Studying this poem helped students to have an outlet for the things that were happening in their world, and they always liked how we could talk about things and still be on topic for what we were studying.  I never told them, but that is exactly one of the desired outcomes that I had in planning my lessons, that students have plenty to think and talk about as they read, reason, and write.  It’s called learning, and such conversations are the scaffolding to help students unleash great writing!  Aha, I believe wholeheartedly in using music, writing, and art to maximize learning in the language arts classroom.  I always wanted my students to be critical thinking, logical, compassionate students.  In becoming critical thinking, logical, compassionate students, I always envisioned them growing up to be young adults with those same qualities. 

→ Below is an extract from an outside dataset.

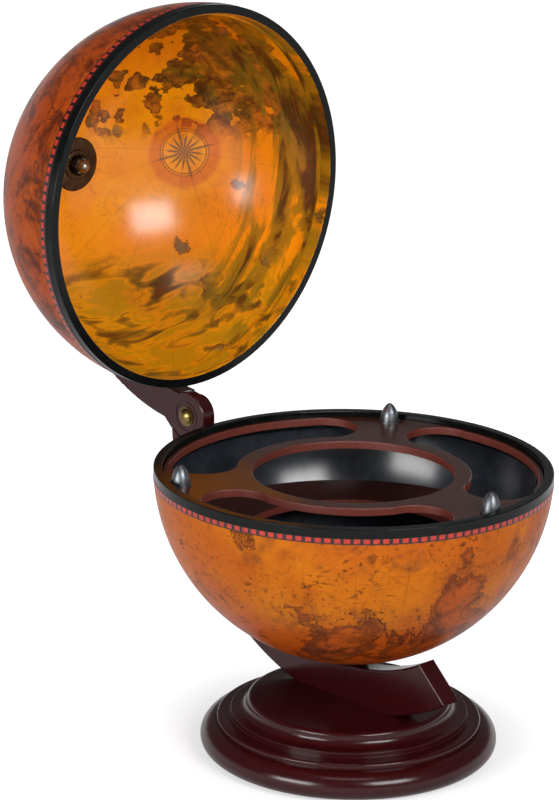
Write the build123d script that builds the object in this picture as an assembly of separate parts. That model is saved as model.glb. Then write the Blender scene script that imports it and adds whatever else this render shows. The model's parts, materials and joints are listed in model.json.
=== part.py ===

I thought about this lesson in particular while watching the story about Glenn Miller, whose hatred for Jewish people (and African-Americans, Hispanics, anyone he considers not pure white, different, or somehow “other”) ironically killed a grandfather and his grandson, and another lady—William Corporon, Reat Underwood, Terri LaManno (remember them in your prayers)—Christian, not even Jewish.  Most disturbing though, three innocent people are dead because of someone’s extreme views, whether love of one’s race gone twistedly, evilly wrong, or a clear-cut case of extreme, icily ignorant hatred.  I pray that love will extinguish hate with love.  I say extinguish hate with love because all hate does is exascerbate more hate.   Love is the answer, the karma, that wins.  Peace.